▸ **WORK REQUIRED**: Write out the listing below again, precisely as it is given.
* start SOURCE MATERIAL *
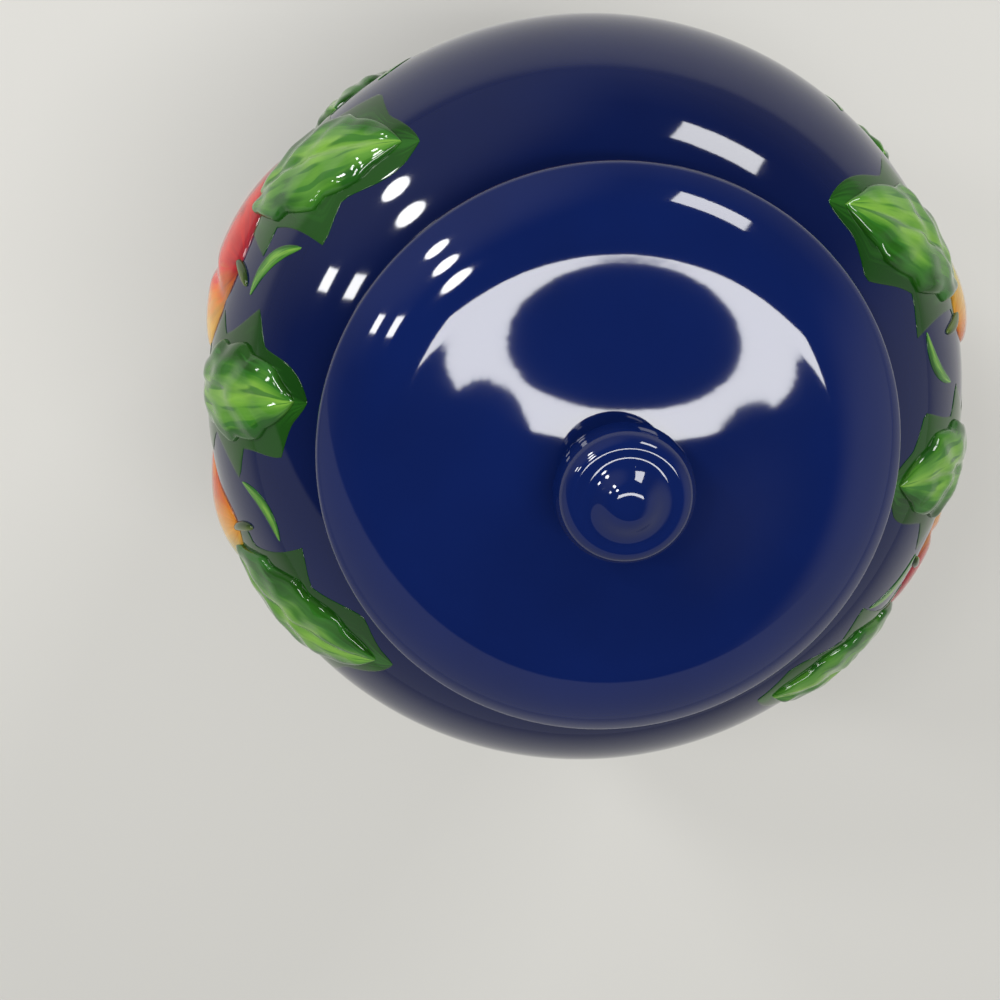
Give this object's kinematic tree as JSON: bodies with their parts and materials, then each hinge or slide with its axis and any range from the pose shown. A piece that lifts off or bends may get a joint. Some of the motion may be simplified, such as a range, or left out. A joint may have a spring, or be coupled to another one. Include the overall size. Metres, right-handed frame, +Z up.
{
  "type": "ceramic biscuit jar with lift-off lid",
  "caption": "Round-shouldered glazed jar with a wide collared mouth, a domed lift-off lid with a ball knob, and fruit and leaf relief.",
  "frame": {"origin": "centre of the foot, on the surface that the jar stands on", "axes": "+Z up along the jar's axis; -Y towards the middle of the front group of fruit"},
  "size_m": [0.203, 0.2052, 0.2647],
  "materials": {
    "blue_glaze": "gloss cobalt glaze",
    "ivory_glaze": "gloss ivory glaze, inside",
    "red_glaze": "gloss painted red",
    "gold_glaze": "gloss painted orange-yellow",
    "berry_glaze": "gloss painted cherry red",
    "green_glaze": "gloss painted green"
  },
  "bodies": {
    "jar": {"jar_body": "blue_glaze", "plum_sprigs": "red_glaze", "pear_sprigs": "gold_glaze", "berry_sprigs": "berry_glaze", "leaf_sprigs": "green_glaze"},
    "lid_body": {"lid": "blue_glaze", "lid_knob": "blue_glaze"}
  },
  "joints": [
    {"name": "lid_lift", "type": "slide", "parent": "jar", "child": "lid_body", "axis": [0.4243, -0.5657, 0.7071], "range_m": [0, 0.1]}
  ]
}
* end SOURCE MATERIAL *
▸ **ANSWER TO THIS PROBLEM**:
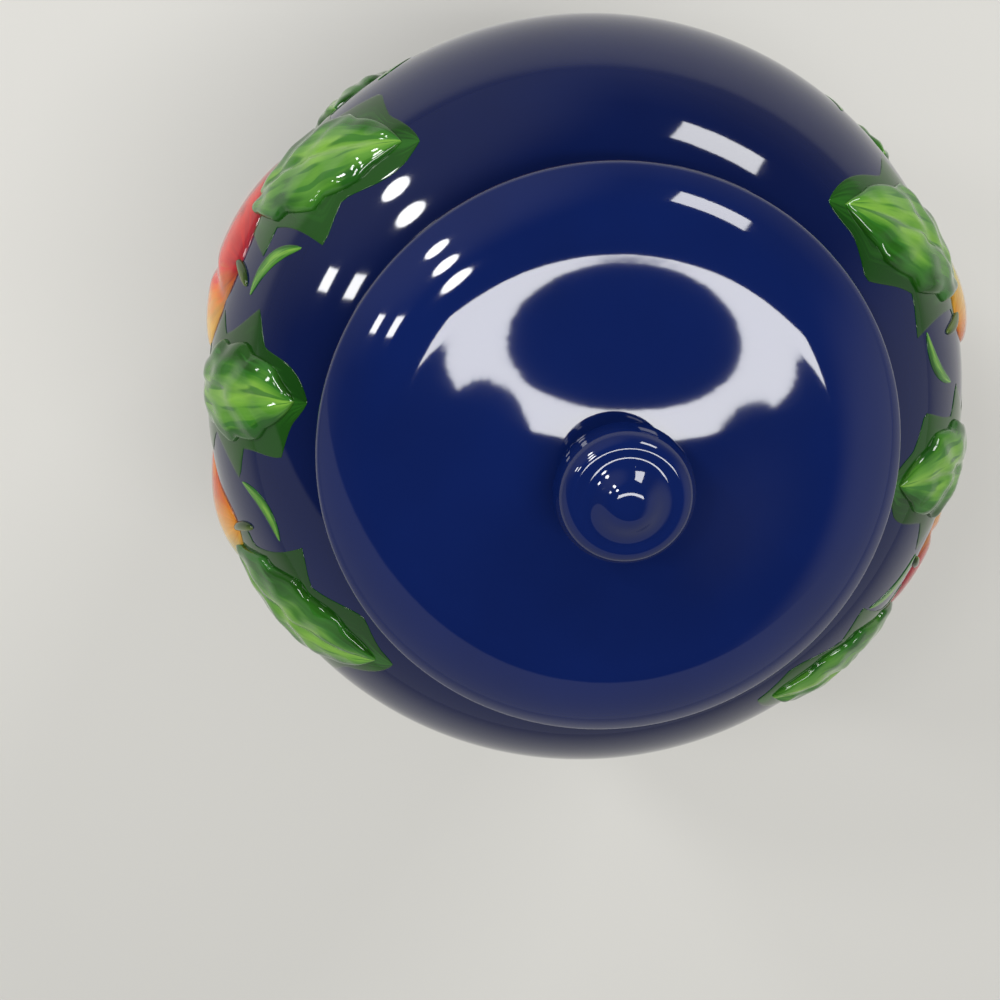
Give this object's kinematic tree as JSON: bodies with their parts and materials, then each hinge or slide with its axis and any range from the pose shown. A piece that lifts off or bends may get a joint. Some of the motion may be simplified, such as a range, or left out. A joint may have a spring, or be coupled to another one. Include the overall size. Metres, right-handed frame, +Z up.
{
  "type": "ceramic biscuit jar with lift-off lid",
  "caption": "Round-shouldered glazed jar with a wide collared mouth, a domed lift-off lid with a ball knob, and fruit and leaf relief.",
  "frame": {"origin": "centre of the foot, on the surface that the jar stands on", "axes": "+Z up along the jar's axis; -Y towards the middle of the front group of fruit"},
  "size_m": [0.203, 0.2052, 0.2647],
  "materials": {
    "blue_glaze": "gloss cobalt glaze",
    "ivory_glaze": "gloss ivory glaze, inside",
    "red_glaze": "gloss painted red",
    "gold_glaze": "gloss painted orange-yellow",
    "berry_glaze": "gloss painted cherry red",
    "green_glaze": "gloss painted green"
  },
  "bodies": {
    "jar": {"jar_body": "blue_glaze", "plum_sprigs": "red_glaze", "pear_sprigs": "gold_glaze", "berry_sprigs": "berry_glaze", "leaf_sprigs": "green_glaze"},
    "lid_body": {"lid": "blue_glaze", "lid_knob": "blue_glaze"}
  },
  "joints": [
    {"name": "lid_lift", "type": "slide", "parent": "jar", "child": "lid_body", "axis": [0.4243, -0.5657, 0.7071], "range_m": [0, 0.1]}
  ]
}